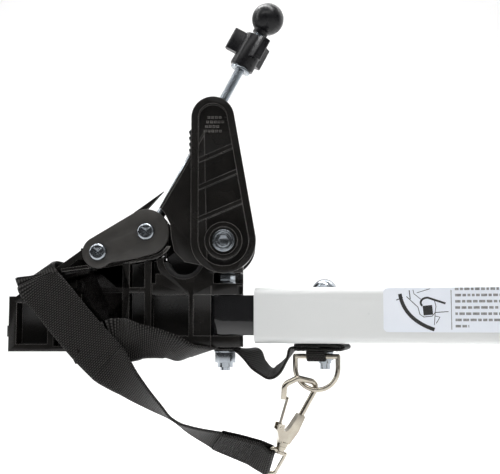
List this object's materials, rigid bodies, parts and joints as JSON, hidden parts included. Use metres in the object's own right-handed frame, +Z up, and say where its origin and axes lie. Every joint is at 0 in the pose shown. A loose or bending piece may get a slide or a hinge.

━━━━━━━━━━━━━━━━

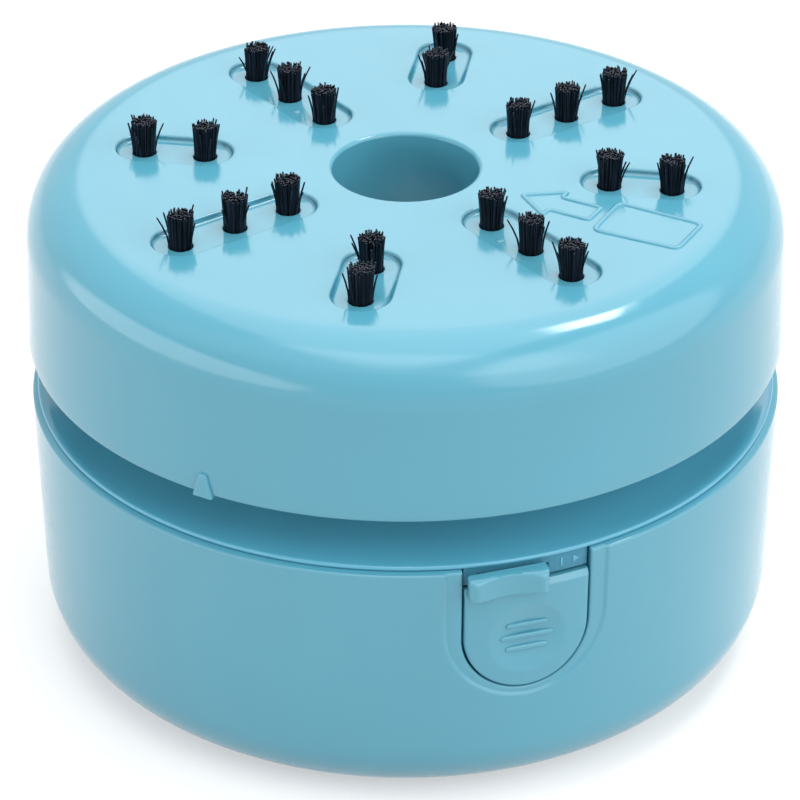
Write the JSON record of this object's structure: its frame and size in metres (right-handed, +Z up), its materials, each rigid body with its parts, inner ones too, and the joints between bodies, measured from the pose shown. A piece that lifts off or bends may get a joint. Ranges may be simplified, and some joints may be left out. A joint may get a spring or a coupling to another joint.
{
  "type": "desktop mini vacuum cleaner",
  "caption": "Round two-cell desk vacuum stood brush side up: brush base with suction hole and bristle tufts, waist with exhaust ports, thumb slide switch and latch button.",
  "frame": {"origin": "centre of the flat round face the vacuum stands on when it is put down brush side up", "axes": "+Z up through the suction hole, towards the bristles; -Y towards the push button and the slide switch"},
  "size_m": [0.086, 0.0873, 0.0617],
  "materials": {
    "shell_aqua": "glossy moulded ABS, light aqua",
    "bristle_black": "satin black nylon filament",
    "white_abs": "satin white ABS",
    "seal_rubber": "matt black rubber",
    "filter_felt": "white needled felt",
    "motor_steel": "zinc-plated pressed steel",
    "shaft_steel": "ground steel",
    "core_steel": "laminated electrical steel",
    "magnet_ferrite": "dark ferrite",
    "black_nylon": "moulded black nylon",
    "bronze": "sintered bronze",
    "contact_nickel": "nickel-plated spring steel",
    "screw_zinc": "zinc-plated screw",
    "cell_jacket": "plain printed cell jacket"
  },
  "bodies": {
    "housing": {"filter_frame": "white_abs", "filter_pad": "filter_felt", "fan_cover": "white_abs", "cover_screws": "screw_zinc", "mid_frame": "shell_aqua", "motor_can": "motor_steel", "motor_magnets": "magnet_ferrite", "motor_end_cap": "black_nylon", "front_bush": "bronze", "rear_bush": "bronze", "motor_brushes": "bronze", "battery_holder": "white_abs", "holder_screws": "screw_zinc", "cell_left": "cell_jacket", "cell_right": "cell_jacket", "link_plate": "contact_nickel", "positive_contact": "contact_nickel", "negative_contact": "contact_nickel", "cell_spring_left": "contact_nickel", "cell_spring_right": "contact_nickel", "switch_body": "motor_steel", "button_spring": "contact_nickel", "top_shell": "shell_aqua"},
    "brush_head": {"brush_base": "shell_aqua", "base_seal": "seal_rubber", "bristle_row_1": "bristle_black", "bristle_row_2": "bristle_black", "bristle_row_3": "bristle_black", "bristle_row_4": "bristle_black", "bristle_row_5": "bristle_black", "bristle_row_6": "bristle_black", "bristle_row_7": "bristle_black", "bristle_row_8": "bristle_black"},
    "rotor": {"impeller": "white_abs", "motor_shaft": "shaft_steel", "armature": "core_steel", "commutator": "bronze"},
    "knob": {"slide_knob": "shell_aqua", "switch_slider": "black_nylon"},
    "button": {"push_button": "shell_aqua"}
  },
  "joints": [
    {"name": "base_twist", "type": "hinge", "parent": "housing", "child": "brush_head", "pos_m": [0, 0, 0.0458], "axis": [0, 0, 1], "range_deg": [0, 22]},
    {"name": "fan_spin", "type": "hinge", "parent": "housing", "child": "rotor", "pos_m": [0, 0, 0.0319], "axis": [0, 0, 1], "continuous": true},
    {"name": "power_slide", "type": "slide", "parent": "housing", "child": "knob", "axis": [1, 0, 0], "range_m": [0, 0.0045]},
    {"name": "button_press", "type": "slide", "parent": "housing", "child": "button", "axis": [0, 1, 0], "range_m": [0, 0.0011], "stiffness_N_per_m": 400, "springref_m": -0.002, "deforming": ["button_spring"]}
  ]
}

━━━━━━━━━━━━━━━━

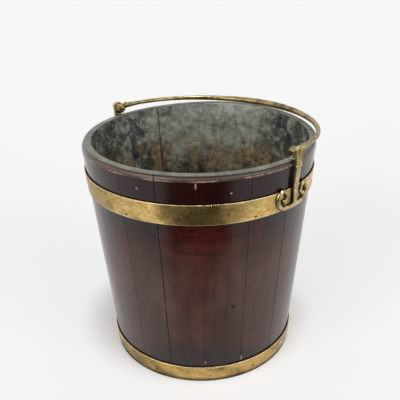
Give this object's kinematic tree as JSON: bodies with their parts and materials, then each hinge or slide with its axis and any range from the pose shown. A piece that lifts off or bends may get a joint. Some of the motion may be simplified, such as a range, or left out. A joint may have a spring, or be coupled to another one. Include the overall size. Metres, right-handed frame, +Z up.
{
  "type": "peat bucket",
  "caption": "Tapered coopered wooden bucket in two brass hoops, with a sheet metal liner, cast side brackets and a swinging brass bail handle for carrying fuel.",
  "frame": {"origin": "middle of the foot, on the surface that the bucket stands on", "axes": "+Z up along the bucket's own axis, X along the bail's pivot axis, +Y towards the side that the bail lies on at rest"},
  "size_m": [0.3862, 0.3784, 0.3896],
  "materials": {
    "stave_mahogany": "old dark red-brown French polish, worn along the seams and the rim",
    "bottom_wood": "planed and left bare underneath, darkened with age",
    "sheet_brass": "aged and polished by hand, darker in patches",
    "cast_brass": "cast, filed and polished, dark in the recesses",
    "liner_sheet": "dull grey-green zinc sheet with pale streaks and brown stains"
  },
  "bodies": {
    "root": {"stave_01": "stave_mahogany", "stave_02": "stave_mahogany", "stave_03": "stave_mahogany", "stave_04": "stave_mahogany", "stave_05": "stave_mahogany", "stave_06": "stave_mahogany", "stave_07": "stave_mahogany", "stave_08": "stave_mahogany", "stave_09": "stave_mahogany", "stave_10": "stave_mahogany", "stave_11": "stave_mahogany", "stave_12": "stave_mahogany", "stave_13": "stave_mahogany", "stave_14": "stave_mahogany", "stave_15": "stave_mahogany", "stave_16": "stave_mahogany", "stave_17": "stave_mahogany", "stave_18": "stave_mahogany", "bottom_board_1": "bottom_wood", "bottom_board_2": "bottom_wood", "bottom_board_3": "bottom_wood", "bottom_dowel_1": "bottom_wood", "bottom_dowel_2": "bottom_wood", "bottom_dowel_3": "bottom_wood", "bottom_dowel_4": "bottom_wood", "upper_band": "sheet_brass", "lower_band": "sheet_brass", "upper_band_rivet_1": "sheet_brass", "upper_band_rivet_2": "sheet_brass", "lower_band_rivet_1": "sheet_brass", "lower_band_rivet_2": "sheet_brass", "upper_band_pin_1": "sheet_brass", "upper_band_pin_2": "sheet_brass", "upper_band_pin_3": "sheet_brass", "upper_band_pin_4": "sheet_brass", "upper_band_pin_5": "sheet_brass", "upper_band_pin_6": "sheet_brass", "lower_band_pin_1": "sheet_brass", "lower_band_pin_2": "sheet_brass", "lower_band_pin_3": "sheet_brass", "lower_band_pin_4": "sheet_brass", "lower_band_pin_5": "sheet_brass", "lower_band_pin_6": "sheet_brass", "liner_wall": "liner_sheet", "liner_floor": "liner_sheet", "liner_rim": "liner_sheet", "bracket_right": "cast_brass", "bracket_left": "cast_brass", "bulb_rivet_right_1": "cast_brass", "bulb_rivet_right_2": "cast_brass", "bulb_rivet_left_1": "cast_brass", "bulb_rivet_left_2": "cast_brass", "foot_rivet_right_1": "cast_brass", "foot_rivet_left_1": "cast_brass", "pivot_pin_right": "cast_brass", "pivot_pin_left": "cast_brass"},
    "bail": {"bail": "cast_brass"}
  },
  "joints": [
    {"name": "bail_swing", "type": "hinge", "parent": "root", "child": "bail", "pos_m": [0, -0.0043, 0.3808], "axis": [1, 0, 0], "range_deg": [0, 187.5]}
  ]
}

━━━━━━━━━━━━━━━━

Task statement =>
Copy every line of the listing that contains the word "joints".

Written response =>
List this object's materials, rigid bodies, parts and joints as JSON, hidden parts included. Use metres in the object's own right-handed frame, +Z up, and say where its origin and axes lie. Every joint is at 0 in the pose shown. A loose or bending piece may get a slide or a hinge.
Write the JSON record of this object's structure: its frame and size in metres (right-handed, +Z up), its materials, each rigid body with its parts, inner ones too, and the joints between bodies, measured from the pose shown. A piece that lifts off or bends may get a joint. Ranges may be simplified, and some joints may be left out. A joint may get a spring or a coupling to another joint.
  "joints": [
  "joints": [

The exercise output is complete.